Task statement —
Take the data below and copy exactly the lines starting at the one with "baton_upper_right();" and finishing at the one with "point = shown.matrix_world", both included.
Start of Dataset rows
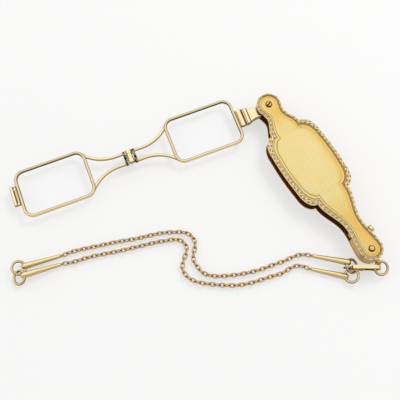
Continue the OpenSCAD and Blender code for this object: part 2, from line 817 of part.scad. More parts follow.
back_plate();
back_border();
front_plate();
front_border();
side_wall();
case_eye();
pivot_screw();
pivot_bush();
pivot_washers();
bottom_rivet();
catch_lever();
catch_button();
catch_spring();
arm_shank();
near_block();
near_screws();
near_rim();
near_lens();
near_bridge();
hinge_pin();
hinge_cap();
far_bridge();
far_rim();
far_lens();
far_block();
far_screws();
case_ring();
clip_swivel();
clip_body();
clip_gate();
clip_pin();
ring_a();
ring_b();
ring_c();
ring_d();
baton_upper_right();
baton_upper_left();
baton_lower_right();
baton_lower_left();
chain_upper();
chain_lower();
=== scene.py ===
import math

import bmesh
import bpy
from mathutils import Matrix, Vector


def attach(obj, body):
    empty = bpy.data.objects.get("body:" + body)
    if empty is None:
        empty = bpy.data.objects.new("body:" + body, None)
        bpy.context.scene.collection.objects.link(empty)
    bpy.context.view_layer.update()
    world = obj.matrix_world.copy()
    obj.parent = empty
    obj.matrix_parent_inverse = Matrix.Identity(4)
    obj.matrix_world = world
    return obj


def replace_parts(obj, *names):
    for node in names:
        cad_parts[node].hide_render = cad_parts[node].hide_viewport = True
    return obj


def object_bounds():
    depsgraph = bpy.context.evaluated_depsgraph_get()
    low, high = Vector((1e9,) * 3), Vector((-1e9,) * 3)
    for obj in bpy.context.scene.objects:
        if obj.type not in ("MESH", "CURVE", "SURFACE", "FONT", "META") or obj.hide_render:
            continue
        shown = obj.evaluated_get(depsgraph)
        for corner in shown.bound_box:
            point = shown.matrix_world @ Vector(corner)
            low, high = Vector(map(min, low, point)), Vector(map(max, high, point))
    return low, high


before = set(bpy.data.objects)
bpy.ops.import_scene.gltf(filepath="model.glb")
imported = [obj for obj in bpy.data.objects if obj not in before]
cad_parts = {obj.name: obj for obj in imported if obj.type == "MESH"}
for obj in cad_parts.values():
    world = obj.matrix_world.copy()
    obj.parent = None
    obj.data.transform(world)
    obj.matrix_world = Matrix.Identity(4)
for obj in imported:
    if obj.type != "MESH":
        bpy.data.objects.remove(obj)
cad_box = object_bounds()


# Camera: looks down on the table from the open side of the case, level with the horizon.
# Its place and lens are those that lay the pivot, both hinges and all four rings where
# the photograph has them. Sizes are written in millimetres, and the scene is in metres.
MM = 0.001
CAMERA_AT = Vector((-83.649, -80.648, 247.011)) * MM
LOOKS_AT = Vector((-44.605, -18.036, 0)) * MM


def aim(thing, place, target):
    """Puts a camera or a lamp at a place and turns it towards a point."""
    thing.location = place
    thing.rotation_euler = (target - place).to_track_quat("-Z", "Y").to_euler()
    bpy.context.scene.collection.objects.link(thing)


camera_data = bpy.data.cameras.new("camera")
camera_data.sensor_width = 36
camera_data.lens = 57.31
camera = bpy.data.objects.new("camera", camera_data)
aim(camera, CAMERA_AT, LOOKS_AT)
bpy.context.scene.camera = camera
bpy.context.scene.view_settings.view_transform = "Standard"


# Chains: two strands of oval links, drawn from thin gold wire, each link closed with
# solder round the next and turned a quarter round its length. The strands lie loose on
# the table from the batons by the case to those at the far end.
LINK_WIRE = 0.52
LINK_WIDTH = 2.0
LINK_PITCH = 1.92
LINK_GAP = 0.12
LINK_ROLL = 20
LINK_BEND = (LINK_WIDTH - LINK_WIRE) / 2
LINK_RUN = LINK_PITCH / 2 + (LINK_WIRE + LINK_GAP) / 2 - LINK_BEND
LINK_BEND_STEPS = 7
LINK_SIDES = 8
CHAIN_Z = LINK_BEND * math.cos(math.radians(LINK_ROLL)) + LINK_WIRE / 2
ROUTE_STEPS = 6
UPPER_ROUTE = [
    (-20, -60.5), (-22.5, -58.5), (-25.5, -57.5), (-29.5, -57), (-34, -56), (-39, -55),
    (-44, -53.5), (-49, -51.5), (-54, -49), (-57.5, -46.5), (-59.5, -44), (-60, -41),
    (-60, -38), (-58.5, -35.5), (-56.5, -33.5), (-55.5, -31.5), (-55.5, -29), (-57, -26.5),
    (-60, -24.5), (-63.5, -22.5), (-67, -21), (-74.5, -18.5), (-82, -15.5), (-89, -13),
    (-96, -10.5), (-99.5, -9.5), (-102.5, -9),
]
LOWER_ROUTE = [
    (-23.5, -64.5), (-25, -62.5), (-27, -61), (-30, -60.5), (-33.5, -60.5), (-37, -59.5),
    (-41, -58.5), (-45, -57.5), (-49, -56), (-52, -54.5), (-56.5, -51.5), (-61, -48),
    (-64, -45), (-65.5, -42), (-65.5, -38.5), (-63.5, -36), (-61, -34), (-59.5, -32),
    (-59.5, -29.5), (-61.5, -27), (-65, -25.5), (-68.5, -24), (-76, -21.5), (-83.5, -19),
    (-91.5, -16), (-96.5, -14.5), (-100.5, -13.5), (-104, -12),
]


def smooth_route(route):
    """A smooth line through all points of a route, in millimetres."""
    points = [Vector((x, y, CHAIN_Z)) for x, y in route]
    line = []
    for i in range(len(points) - 1):
        before, here, after = points[max(i - 1, 0)], points[i], points[i + 1]
        beyond = points[min(i + 2, len(points) - 1)]
        for step in range(ROUTE_STEPS):
            t = step / ROUTE_STEPS
            line.append((2 * here + (after - before) * t
                         + (2 * before - 5 * here + 4 * after - beyond) * t ** 2
                         + (3 * here - before - 3 * after + beyond) * t ** 3) / 2)
    return line + [points[-1]]


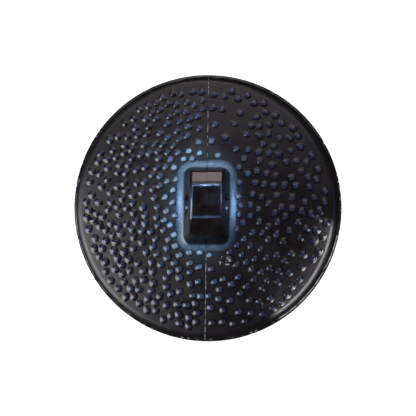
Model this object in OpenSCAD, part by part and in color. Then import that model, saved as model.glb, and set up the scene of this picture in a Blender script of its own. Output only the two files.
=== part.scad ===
// Moulded self-shank coat button in two halves, lying on its face with the shank up.
// The front is a round cap with a rounded rim and a shallow recess. The back is a shallow
// dome with a solid drilled shank, cemented onto the cap's rim a little off centre.
// Millimetres, +Z up. The origin is on the cap's axis, in the plane that its face rests on.

/* [Front cap] */
// Outside diameter over the rim
button_d = 25.4; // [24:0.1:28]
// Height of the cap, from the rest ring to the seat for the back
cap_h = 2.5; // [2.3:0.1:3.5]
// Outside diameter of the flat ring that the face rests on
ring_d = 22.4; // [21:0.1:22.6]
// Width of that flat ring
ring_w = 1.3; // [0.8:0.1:2]
// How far the middle of the face is dished
dish = 0.5; // [0.2:0.05:0.7]
// Thickness of the cap behind the middle of the face
face_t = 1.0; // [0.8:0.1:1.2]
// Radius of the rim's upper outside edge
rim_round = 0.3; // [0.15:0.05:0.4]
// Diameter of the recess inside the seat
recess_d = 23.1; // [22.4:0.1:23.2]

/* [Back] */
// Diameter of the domed back, a little under the rim
back_d = 24.74; // [24:0.02:24.9]
// How far the back is cemented off the cap's centre, towards -X
back_shift_x = 0.14; // [0:0.01:0.15]
// How far it is cemented off the cap's centre, towards -Y
back_shift_y = 0.17; // [0:0.01:0.18]
// Height of the upright edge below the shoulder
edge_h = 0.45; // [0.3:0.05:0.8]
// Radius of the turned-down shoulder
shoulder_r = 0.45; // [0.3:0.05:0.6]
// Rise of the dome above the shoulder
dome_rise = 1.6; // [1.2:0.1:2.2]
// Wall under the dome
dome_wall = 1.2; // [1:0.1:1.4]
// Depth of the locating ring that stands in the cap's recess
spigot_h = 0.8; // [0.5:0.1:0.9]
// Gap between the locating ring and the recess
spigot_gap = 0.25; // [0.24:0.01:0.3]
// Width of the locating ring
spigot_w = 1.0; // [0.8:0.1:1.4]

/* [Shank] */
// Height of the shank above the top of the dome
shank_h = 4.4; // [4:0.1:5]
// Thickness of the shank across its sides, where it meets the dome
shank_base_w = 4.3; // [4:0.1:4.8]
// Length of the shank where it meets the dome
shank_base_l = 7.2; // [6.8:0.1:8]
// Thickness of the shank at its flat top
shank_top_w = 3.17; // [3:0.01:3.6]
// Length of the shank at the lower edges of its end slopes
shank_slope_l = 6; // [5.6:0.1:6.4]
// Length of the flat top
shank_flat_l = 3.32; // [2.8:0.02:4]
// Radius of the shank's upright corners at its foot
corner_r = 0.76; // [0.4:0.02:1]
// Drop of each end slope
slope_drop = 1.25; // [1:0.05:1.6]
// Diameter of the thread hole across the shank
thread_d = 2; // [1.6:0.1:2.2]
// Height of the thread hole's centre above the dome
thread_z = 1.75; // [1.5:0.05:2]

/* [Cement] */
// Thickness of the cement film between the seat and the back
cement_t = 0.1; // [0.05:0.01:0.15]
// Width of the cement ring
cement_w = 0.45; // [0.3:0.05:0.5]

/* [Hidden] */

round_fn = 96;
corner_fn = 48;
arc_steps = 8;
dome_steps = 20;
// How deep the shank is sunk into the dome, so that the two join
overlap = 0.4;
// How far cutting and trimming shapes stand past what they cut
margin = 1;
// Gap between the recess and the cement ring
cement_gap = 0.1;

button_r = button_d / 2;
ring_r = ring_d / 2;
foot_r = button_r - ring_r;
recess_r = recess_d / 2;
recess_z = dish + face_t;

back_r = back_d / 2;
back_z = cap_h + cement_t;
flat_r = back_r - shoulder_r;
shoulder_z = back_z + edge_h;
spigot_r = recess_r - spigot_gap;
pocket_r = spigot_r - spigot_w;
dome_top = shoulder_z + shoulder_r + dome_rise;
// The dome's radius that makes it run into the shoulder without a corner
dome_k = shoulder_r + dome_rise;
dome_r = (flat_r * flat_r + dome_k * dome_k - shoulder_r * shoulder_r) / (2 * dome_rise);
dome_centre = dome_top - dome_r;
dome_edge_angle = asin(flat_r / (dome_r - shoulder_r));
pocket_edge_angle = asin(pocket_r / (dome_r - dome_wall));

shank_foot = dome_top - overlap;
foot_grow = overlap / (shank_h - slope_drop);
cement_in = recess_r + cement_gap;

// Points on an arc in a profile, from angle a to angle b
function arc(x, y, r, a, b, steps) =
    [for (i = [0:steps]) let (t = a + (b - a) * i / steps) [x + r * cos(t), y + r * sin(t)]];

// Half section of the front cap: face, rest ring, rounded rim, seat and recess
cap_profile = concat(
    [[0, dish]],
    [for (i = [1:dome_steps - 1])
        let (r = (ring_r - ring_w) * i / dome_steps)
        [r, dish * (1 - pow(r / (ring_r - ring_w), 2))]],
    [[ring_r - ring_w, 0]],
    arc(ring_r, foot_r, foot_r, -90, 0, arc_steps),
    arc(button_r - rim_round, cap_h - rim_round, rim_round, 0, 90, arc_steps),
    [[recess_r, cap_h], [recess_r, recess_z], [0, recess_z]]
);

// Half section of the domed back without its shank: dome, shoulder, edge, locating ring, pocket
back_profile = concat(
    arc(0, dome_centre, dome_r, 90, 90 - dome_edge_angle, dome_steps),
    [for (i = [1:arc_steps]) let (t = (90 - dome_edge_angle) * (1 - i / arc_steps))
        [flat_r + shoulder_r * cos(t), shoulder_z + shoulder_r * sin(t)]],
    [[back_r, back_z], [spigot_r, back_z], [spigot_r, back_z - spigot_h],
        [pocket_r, back_z - spigot_h]],
    arc(0, dome_centre, dome_r - dome_wall, 90 - pocket_edge_angle, 90, dome_steps)
);

// Side view of the shank, seen along X: tapered ends and two end slopes, as [y, z] points
shank_side = [
    [-(shank_base_l + foot_grow * (shank_base_l - shank_slope_l)) / 2, shank_foot],
    [(shank_base_l + foot_grow * (shank_base_l - shank_slope_l)) / 2, shank_foot],
    [shank_slope_l / 2, dome_top + shank_h - slope_drop],
    [shank_flat_l / 2, dome_top + shank_h],
    [-shank_flat_l / 2, dome_top + shank_h],
    [-shank_slope_l / 2, dome_top + shank_h - slope_drop]
];

// End view of the shank, seen along Y: tapered sides, as [x, z] points
shank_end = [
    [-(shank_base_w / 2 + overlap * (shank_base_w - shank_top_w) / 2 / shank_h), shank_foot],
    [shank_base_w / 2 + overlap * (shank_base_w - shank_top_w) / 2 / shank_h, shank_foot],
    [shank_top_w / 2, dome_top + shank_h],
    [-shank_top_w / 2, dome_top + shank_h]
];

// Plan of the shank at its foot: a rectangle with round corners
module shank_plan() {
    foot_w = shank_end[1][0] * 2;
    foot_l = shank_side[1][0] * 2;
    square([foot_w - 2 * corner_r, foot_l], center = true);
    square([foot_w, foot_l - 2 * corner_r], center = true);
    for (x = [-1, 1], y = [-1, 1])
        translate([x * (foot_w / 2 - corner_r), y * (foot_l / 2 - corner_r)])
            circle(r = corner_r, $fn = corner_fn);
}

module shank() {
    intersection() {
        rotate([90, 0, 90])
            linear_extrude(height = shank_base_w + 2 * margin, center = true)
                polygon(shank_side);
        rotate([90, 0, 0])
            linear_extrude(height = shank_base_l + 2 * margin, center = true)
                polygon(shank_end);
        translate([0, 0, shank_foot])
            linear_extrude(height = shank_h + margin) shank_plan();
    }
}

module shank_back() {
    color([0.10, 0.10, 0.12])
        translate([-back_shift_x, -back_shift_y, 0])
            difference() {
                union() {
                    rotate_extrude($fn = round_fn) polygon(back_profile);
                    shank();
                }
                translate([0, 0, dome_top + thread_z])
                    rotate([0, 90, 0])
                        cylinder(h = shank_base_w + 2 * margin, d = thread_d, center = true,
                            $fn = round_fn);
            }
}

module front_cap() {
    color([0.04, 0.04, 0.05])
        rotate_extrude($fn = round_fn) polygon(cap_profile);
}

module cement_ring() {
    color([0.55, 0.45, 0.25])
        translate([0, 0, cap_h])
            difference() {
                cylinder(h = cement_t, r = cement_in + cement_w, $fn = round_fn);
                translate([0, 0, -margin])
                    cylinder(h = cement_t + 2 * margin, r = cement_in, $fn = round_fn);
            }
}

shank_back();
front_cap();
cement_ring();
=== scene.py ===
"""Looks of a moulded self-shank coat button, lying on its face with the shank up.

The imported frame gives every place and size. This script stands a finished mesh in for each of
its nodes, dresses them, and sets the floor, the lights and the camera.
"""

import logging
import math
import random
from collections.abc import Callable, Iterable
from dataclasses import dataclass, field
from enum import Enum

import bmesh
import bpy
from bpy.types import Material, NodeSocket, NodeTree, Object
from mathutils import Matrix, Vector, noise


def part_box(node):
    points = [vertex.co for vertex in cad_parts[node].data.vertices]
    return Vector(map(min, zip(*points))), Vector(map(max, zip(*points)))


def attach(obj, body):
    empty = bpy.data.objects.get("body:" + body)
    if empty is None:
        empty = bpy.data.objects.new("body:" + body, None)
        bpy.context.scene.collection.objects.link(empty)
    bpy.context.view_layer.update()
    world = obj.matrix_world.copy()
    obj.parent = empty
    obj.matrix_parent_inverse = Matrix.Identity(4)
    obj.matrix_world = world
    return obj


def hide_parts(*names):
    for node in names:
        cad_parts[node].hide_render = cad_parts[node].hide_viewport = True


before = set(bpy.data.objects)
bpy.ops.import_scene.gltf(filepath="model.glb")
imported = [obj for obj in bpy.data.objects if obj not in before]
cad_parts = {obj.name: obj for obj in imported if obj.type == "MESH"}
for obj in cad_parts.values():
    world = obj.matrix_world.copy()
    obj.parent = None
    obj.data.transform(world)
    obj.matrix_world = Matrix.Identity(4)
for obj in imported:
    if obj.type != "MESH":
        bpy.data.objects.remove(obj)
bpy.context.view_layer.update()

LOG = logging.getLogger("button")
MM = 0.001
TINY = 1e-7
NEAR = MM / 50
RECESS_RADIUS = 11.55 * MM
POLE_RADIUS = 0.35 * MM
BODY = "root"
# Point attribute that holds where the blue reflection of the ring lamps is painted.
PAINTED_GLOW = "painted_blue_glow"

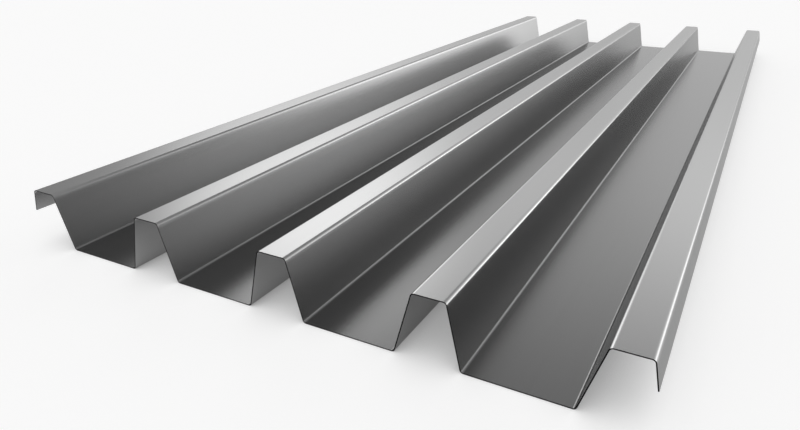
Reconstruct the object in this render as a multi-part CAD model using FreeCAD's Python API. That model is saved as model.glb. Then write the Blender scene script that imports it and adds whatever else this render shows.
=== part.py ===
import FreeCAD, Part
import math
import os

# Composite floor deck sheet: one length of galvanised steel strip, roll-formed into
# trapezoidal ribs with square-cut ends. Millimetres. X runs across the ribs, Y along
# them, and Z up from the underside of the troughs, which the sheet lies on.
# The section is drawn as the middle surface of the strip, fold to fold, and then gets
# its thickness to both sides.

# Driving dimensions
sheet_length = 2050.0       # along the ribs
sheet_thickness = 1.25
rib_pitch = 187.5           # from one rib to the next
trough_count = 4            # the ribs stand between and beside the troughs
rib_depth = 74.5            # from a trough to a crest, measured on the same face
crest_width = 36.75         # flat top of a rib, between its folds
trough_width = 113.0        # flat bottom between two ribs, between its folds
lap_lip_drop = 29.5         # height of the lip that hangs from each outermost crest
inner_bend_radius = 3.5     # inside face of every fold


def fold_points():
    """Sharp folds of the middle surface as (x, z), from the left lip to the right lip."""
    low = sheet_thickness / 2
    high = low + rib_depth
    web_run = (rib_pitch - crest_width - trough_width) / 2
    lip_run = lap_lip_drop * web_run / rib_depth
    half_span = trough_count * rib_pitch / 2
    points = []
    for crest in range(trough_count + 1):
        centre = crest * rib_pitch - half_span
        left, right = centre - crest_width / 2, centre + crest_width / 2
        if crest == 0:
            points.append((left - lip_run, high - lap_lip_drop))
        else:
            points.append((left - web_run, low))
        points += [(left, high), (right, high)]
        if crest == trough_count:
            points.append((right + lip_run, high - lap_lip_drop))
        else:
            points.append((right + web_run, low))
    return [FreeCAD.Vector(x, 0, z) for x, z in points]


def left_normal(start, end):
    """Unit normal on the upper side of a flat that runs from start to end."""
    run = (end - start).normalize()
    return FreeCAD.Vector(-run.z, 0, run.x)


def face_line(points, offset):
    """Flats and bend arcs of one face of the strip, offset from its middle surface."""
    bend_radius = inner_bend_radius + sheet_thickness / 2
    here = points[0] + left_normal(points[0], points[1]) * offset
    edges = []
    for before, fold, after in zip(points, points[1:], points[2:]):
        normal_in, normal_out = left_normal(before, fold), left_normal(fold, after)
        run_in = (fold - before).normalize()
        side = math.copysign(1, normal_in.dot(after - fold))    # 1 where the strip bends upwards
        setback = bend_radius * math.tan(run_in.getAngle(after - fold) / 2)
        centre = fold - run_in * setback + normal_in * (side * bend_radius)
        radius = side * bend_radius - offset
        bisector = (normal_in + normal_out).normalize()
        arc_start, arc_middle, arc_end = (
            centre - normal * radius for normal in (normal_in, bisector, normal_out))
        edges.append(Part.LineSegment(here, arc_start).toShape())
        edges.append(Part.Arc(arc_start, arc_middle, arc_end).toShape())
        here = arc_end
    finish = points[-1] + left_normal(points[-2], points[-1]) * offset
    edges.append(Part.LineSegment(here, finish).toShape())
    return edges


def cut_edge(upper_edge, lower_edge, end):
    """Square cut through the thickness, at the first (0) or last (-1) end of both faces."""
    return Part.LineSegment(upper_edge.Vertexes[end].Point, lower_edge.Vertexes[end].Point).toShape()


def deck_sheet():
    points = fold_points()
    upper = face_line(points, sheet_thickness / 2)
    lower = face_line(points, -sheet_thickness / 2)
    lip_cuts = [cut_edge(upper[0], lower[0], 0), cut_edge(upper[-1], lower[-1], -1)]
    outline = Part.Wire(Part.__sortEdges__(upper + lower + lip_cuts))
    section = Part.Face(outline)
    section.translate(FreeCAD.Vector(0, -sheet_length / 2, 0))
    return section.extrude(FreeCAD.Vector(0, sheet_length, 0))


os.makedirs("parts", exist_ok=True)
sheet = deck_sheet()
sheet.exportStep("parts/deck_sheet.step")
box = sheet.BoundBox
print("deck_sheet valid:", sheet.isValid(), "solids:", len(sheet.Solids), "closed:", sheet.isClosed())
print("size mm: %.3f x %.3f x %.3f" % (box.XLength, box.YLength, box.ZLength), "from z %.4f" % box.ZMin)
print("volume cm3: %.1f" % (sheet.Volume / 1000))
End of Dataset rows
Written solution —
baton_upper_right();
baton_upper_left();
baton_lower_right();
baton_lower_left();
chain_upper();
chain_lower();
=== scene.py ===
import math

import bmesh
import bpy
from mathutils import Matrix, Vector


def attach(obj, body):
    empty = bpy.data.objects.get("body:" + body)
    if empty is None:
        empty = bpy.data.objects.new("body:" + body, None)
        bpy.context.scene.collection.objects.link(empty)
    bpy.context.view_layer.update()
    world = obj.matrix_world.copy()
    obj.parent = empty
    obj.matrix_parent_inverse = Matrix.Identity(4)
    obj.matrix_world = world
    return obj


def replace_parts(obj, *names):
    for node in names:
        cad_parts[node].hide_render = cad_parts[node].hide_viewport = True
    return obj


def object_bounds():
    depsgraph = bpy.context.evaluated_depsgraph_get()
    low, high = Vector((1e9,) * 3), Vector((-1e9,) * 3)
    for obj in bpy.context.scene.objects:
        if obj.type not in ("MESH", "CURVE", "SURFACE", "FONT", "META") or obj.hide_render:
            continue
        shown = obj.evaluated_get(depsgraph)
        for corner in shown.bound_box:
            point = shown.matrix_world @ Vector(corner)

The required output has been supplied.